*DIRECTIVE:*
Would you print the material exactly, starting at its first line and ending at the line holding "return vectors /"?

*Dataset records:*
## BEGIN
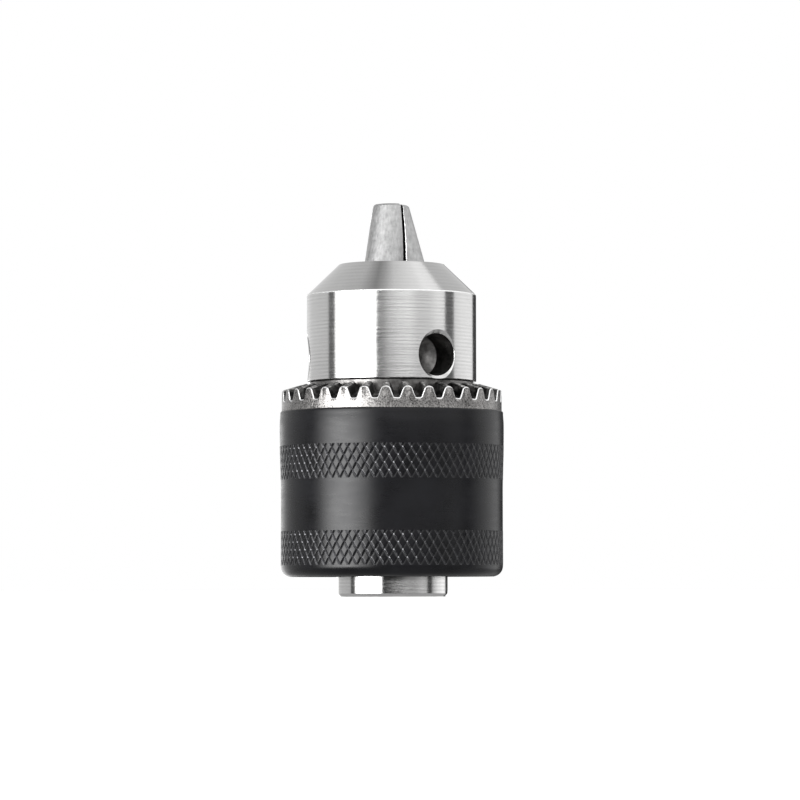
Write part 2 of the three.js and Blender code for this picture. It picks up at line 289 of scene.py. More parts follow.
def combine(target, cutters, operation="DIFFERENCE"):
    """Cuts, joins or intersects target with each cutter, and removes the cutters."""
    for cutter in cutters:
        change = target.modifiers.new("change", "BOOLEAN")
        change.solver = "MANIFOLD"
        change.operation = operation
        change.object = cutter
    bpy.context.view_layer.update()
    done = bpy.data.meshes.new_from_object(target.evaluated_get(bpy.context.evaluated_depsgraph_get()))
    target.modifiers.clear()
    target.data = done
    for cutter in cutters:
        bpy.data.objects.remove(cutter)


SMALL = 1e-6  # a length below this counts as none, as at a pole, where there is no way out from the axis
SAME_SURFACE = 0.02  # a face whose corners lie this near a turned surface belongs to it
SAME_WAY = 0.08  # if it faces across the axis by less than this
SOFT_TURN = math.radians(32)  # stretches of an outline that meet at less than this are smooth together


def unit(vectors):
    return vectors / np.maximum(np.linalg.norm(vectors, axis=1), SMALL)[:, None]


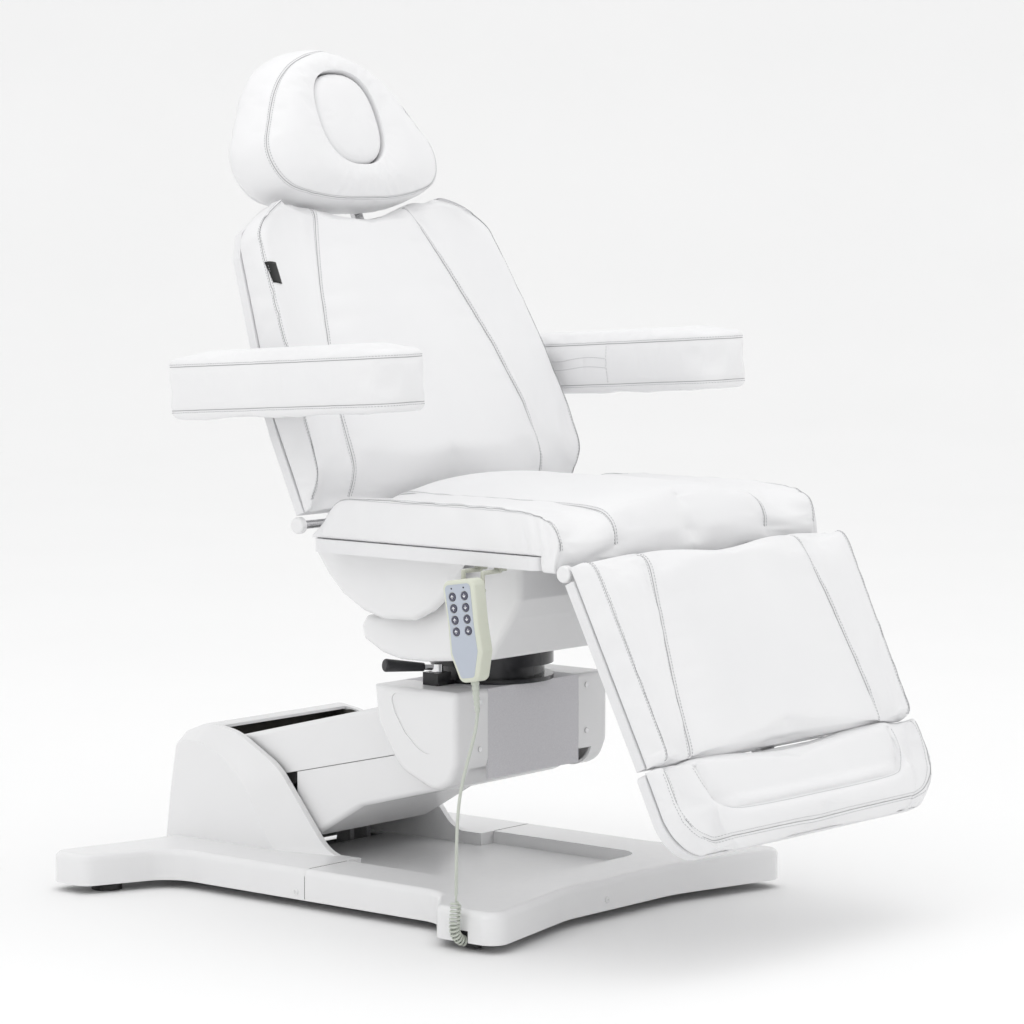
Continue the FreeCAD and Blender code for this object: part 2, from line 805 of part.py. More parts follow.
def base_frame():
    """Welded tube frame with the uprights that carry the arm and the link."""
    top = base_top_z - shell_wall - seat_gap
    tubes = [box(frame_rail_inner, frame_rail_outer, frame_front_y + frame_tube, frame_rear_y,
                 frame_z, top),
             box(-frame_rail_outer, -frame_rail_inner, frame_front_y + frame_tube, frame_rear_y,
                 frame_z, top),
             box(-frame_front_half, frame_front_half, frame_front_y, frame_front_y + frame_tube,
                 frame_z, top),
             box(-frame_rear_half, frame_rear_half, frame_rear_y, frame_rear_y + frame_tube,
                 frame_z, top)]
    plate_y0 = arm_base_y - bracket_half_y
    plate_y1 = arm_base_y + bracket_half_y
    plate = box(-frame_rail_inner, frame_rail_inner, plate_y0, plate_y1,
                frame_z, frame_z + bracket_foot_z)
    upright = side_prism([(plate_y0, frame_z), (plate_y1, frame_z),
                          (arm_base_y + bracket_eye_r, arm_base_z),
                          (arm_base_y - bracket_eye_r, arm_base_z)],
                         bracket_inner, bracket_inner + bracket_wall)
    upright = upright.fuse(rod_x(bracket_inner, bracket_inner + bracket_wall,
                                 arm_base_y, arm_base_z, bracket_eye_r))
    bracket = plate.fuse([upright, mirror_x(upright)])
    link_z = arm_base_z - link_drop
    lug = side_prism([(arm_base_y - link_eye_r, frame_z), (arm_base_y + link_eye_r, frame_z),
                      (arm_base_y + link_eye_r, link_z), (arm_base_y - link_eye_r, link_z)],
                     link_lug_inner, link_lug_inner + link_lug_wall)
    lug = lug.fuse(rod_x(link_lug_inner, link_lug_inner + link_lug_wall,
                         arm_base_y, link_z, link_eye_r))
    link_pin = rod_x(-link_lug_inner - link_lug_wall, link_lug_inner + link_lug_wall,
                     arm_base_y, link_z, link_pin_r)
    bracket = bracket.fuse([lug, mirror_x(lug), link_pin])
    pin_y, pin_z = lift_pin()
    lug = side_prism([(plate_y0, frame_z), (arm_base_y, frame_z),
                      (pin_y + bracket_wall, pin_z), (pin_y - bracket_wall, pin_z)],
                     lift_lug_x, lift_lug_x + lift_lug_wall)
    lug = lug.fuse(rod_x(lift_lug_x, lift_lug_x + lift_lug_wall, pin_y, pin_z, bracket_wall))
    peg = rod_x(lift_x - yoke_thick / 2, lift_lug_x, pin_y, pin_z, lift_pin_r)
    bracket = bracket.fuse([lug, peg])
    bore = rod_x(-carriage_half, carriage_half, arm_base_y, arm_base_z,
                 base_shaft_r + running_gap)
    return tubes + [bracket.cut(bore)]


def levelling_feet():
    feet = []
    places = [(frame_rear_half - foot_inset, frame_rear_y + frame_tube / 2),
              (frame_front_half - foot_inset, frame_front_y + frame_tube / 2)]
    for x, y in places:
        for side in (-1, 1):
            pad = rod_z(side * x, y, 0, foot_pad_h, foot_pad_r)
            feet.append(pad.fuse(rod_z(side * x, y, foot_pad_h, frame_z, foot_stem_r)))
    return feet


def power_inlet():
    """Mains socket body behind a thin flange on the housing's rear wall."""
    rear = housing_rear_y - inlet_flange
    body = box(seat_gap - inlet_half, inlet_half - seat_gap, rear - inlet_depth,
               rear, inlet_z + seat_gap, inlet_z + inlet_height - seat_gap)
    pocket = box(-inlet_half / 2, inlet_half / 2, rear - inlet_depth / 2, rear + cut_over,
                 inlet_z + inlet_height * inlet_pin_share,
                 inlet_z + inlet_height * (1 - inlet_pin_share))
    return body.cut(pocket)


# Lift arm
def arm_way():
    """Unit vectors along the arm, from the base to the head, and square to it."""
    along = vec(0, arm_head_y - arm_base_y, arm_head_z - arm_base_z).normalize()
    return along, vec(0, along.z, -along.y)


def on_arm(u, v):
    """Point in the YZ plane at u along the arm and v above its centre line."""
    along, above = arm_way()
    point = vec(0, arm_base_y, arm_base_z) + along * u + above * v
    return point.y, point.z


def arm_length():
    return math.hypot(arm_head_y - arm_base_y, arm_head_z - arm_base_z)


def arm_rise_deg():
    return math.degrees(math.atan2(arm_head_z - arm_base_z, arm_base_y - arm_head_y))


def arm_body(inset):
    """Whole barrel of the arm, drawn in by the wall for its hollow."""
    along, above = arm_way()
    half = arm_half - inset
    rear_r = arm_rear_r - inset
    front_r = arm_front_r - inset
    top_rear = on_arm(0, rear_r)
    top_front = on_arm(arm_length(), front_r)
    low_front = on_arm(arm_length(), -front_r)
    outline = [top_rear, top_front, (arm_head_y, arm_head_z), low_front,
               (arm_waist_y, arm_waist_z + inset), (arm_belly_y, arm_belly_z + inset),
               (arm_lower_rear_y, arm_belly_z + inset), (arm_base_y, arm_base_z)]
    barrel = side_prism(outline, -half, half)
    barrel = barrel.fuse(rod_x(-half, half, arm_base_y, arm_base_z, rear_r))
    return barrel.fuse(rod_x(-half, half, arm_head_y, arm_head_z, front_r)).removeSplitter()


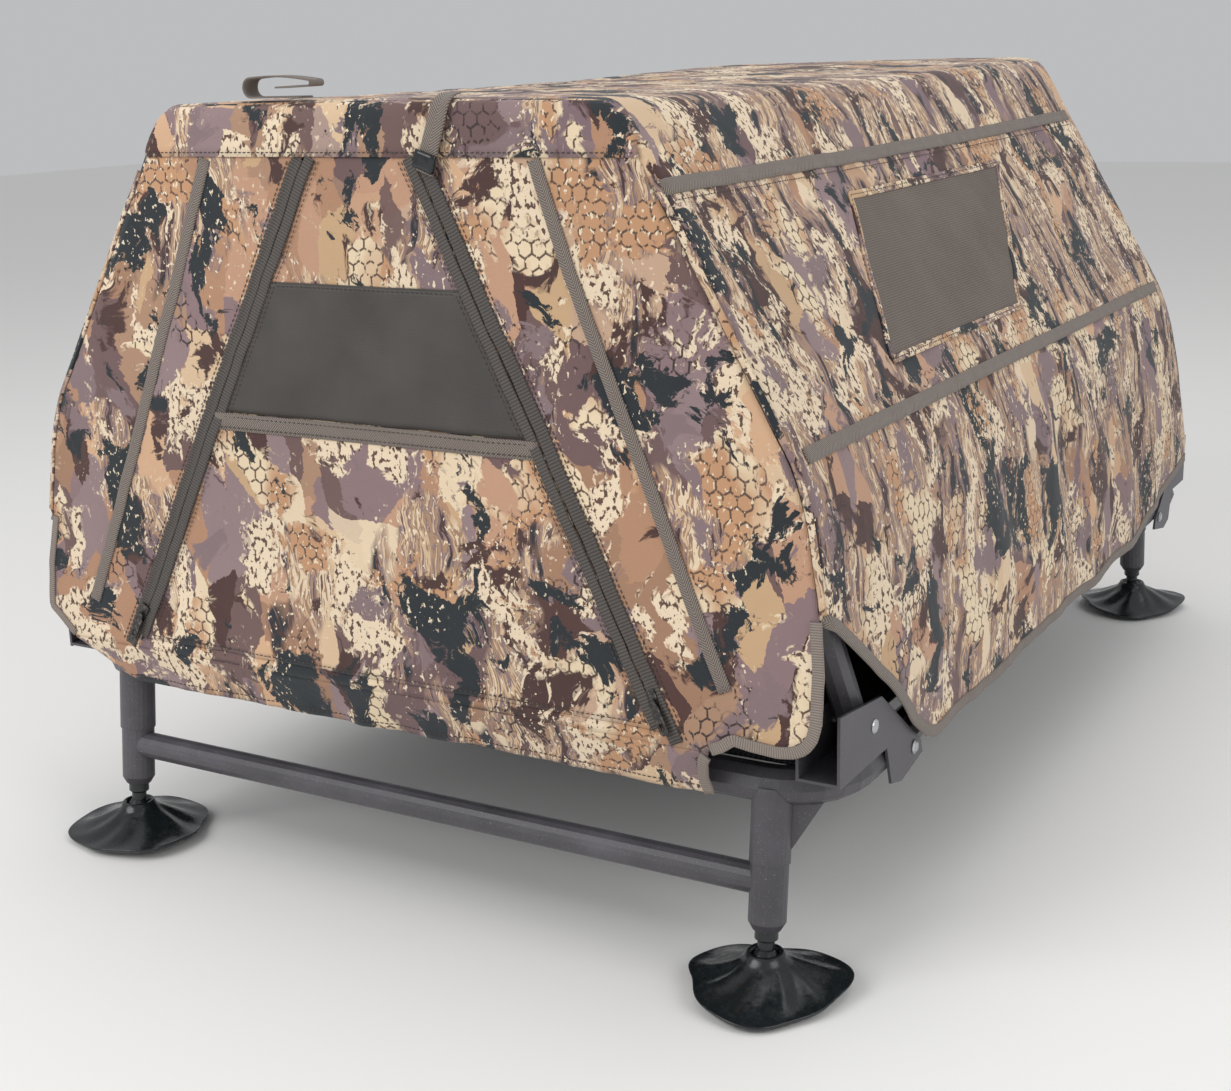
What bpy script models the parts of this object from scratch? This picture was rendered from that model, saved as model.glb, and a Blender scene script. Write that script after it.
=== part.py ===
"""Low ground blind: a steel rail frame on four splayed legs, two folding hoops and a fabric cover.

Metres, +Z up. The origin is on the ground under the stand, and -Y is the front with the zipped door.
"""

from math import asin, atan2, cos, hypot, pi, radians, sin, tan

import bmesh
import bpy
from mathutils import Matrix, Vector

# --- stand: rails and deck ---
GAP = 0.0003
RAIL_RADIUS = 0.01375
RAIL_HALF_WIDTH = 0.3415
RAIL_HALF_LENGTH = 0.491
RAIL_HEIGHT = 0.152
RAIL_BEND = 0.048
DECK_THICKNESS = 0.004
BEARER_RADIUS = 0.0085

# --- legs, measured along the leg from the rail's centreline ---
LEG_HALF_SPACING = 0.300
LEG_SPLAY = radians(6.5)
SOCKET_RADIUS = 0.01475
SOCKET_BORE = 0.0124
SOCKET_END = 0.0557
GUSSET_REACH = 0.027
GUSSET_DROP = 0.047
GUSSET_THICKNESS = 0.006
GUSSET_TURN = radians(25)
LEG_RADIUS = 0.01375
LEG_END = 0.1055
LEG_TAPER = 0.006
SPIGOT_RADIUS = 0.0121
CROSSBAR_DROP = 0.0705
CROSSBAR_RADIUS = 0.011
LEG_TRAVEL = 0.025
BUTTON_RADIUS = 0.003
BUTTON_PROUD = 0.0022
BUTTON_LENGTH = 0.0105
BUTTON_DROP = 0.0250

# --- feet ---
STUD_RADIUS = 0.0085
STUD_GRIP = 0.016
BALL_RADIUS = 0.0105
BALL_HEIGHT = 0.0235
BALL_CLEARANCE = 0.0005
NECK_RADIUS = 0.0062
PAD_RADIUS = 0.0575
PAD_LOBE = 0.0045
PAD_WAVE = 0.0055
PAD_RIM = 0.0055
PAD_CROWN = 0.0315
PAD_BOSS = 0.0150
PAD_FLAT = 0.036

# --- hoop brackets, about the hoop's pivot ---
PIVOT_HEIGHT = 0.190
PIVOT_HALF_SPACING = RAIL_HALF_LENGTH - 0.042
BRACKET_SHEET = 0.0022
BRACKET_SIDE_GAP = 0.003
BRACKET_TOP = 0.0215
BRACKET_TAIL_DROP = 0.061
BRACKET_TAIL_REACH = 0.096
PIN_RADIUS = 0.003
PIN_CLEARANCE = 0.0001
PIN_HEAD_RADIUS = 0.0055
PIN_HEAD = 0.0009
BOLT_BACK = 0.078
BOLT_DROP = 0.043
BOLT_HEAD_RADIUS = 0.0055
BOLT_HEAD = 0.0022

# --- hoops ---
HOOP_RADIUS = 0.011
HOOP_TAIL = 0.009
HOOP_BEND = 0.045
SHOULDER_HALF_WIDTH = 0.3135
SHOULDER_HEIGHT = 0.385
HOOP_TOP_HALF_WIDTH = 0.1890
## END
*WORKED ANSWER:*
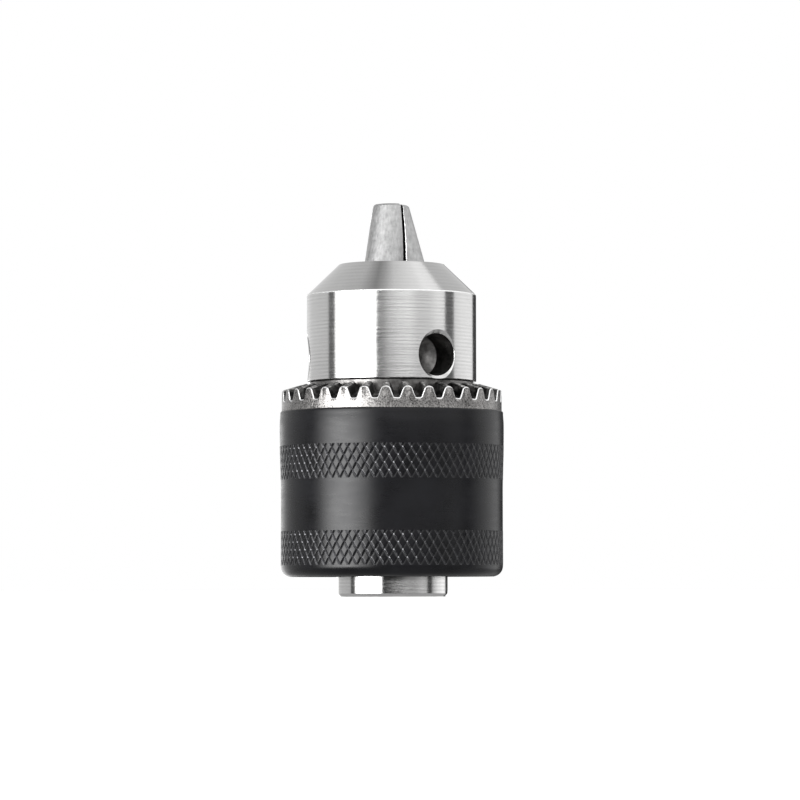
Write part 2 of the three.js and Blender code for this picture. It picks up at line 289 of scene.py. More parts follow.
def combine(target, cutters, operation="DIFFERENCE"):
    """Cuts, joins or intersects target with each cutter, and removes the cutters."""
    for cutter in cutters:
        change = target.modifiers.new("change", "BOOLEAN")
        change.solver = "MANIFOLD"
        change.operation = operation
        change.object = cutter
    bpy.context.view_layer.update()
    done = bpy.data.meshes.new_from_object(target.evaluated_get(bpy.context.evaluated_depsgraph_get()))
    target.modifiers.clear()
    target.data = done
    for cutter in cutters:
        bpy.data.objects.remove(cutter)


SMALL = 1e-6  # a length below this counts as none, as at a pole, where there is no way out from the axis
SAME_SURFACE = 0.02  # a face whose corners lie this near a turned surface belongs to it
SAME_WAY = 0.08  # if it faces across the axis by less than this
SOFT_TURN = math.radians(32)  # stretches of an outline that meet at less than this are smooth together


def unit(vectors):
    return vectors / np.maximum(np.linalg.norm(vectors, axis=1), SMALL)[:, None]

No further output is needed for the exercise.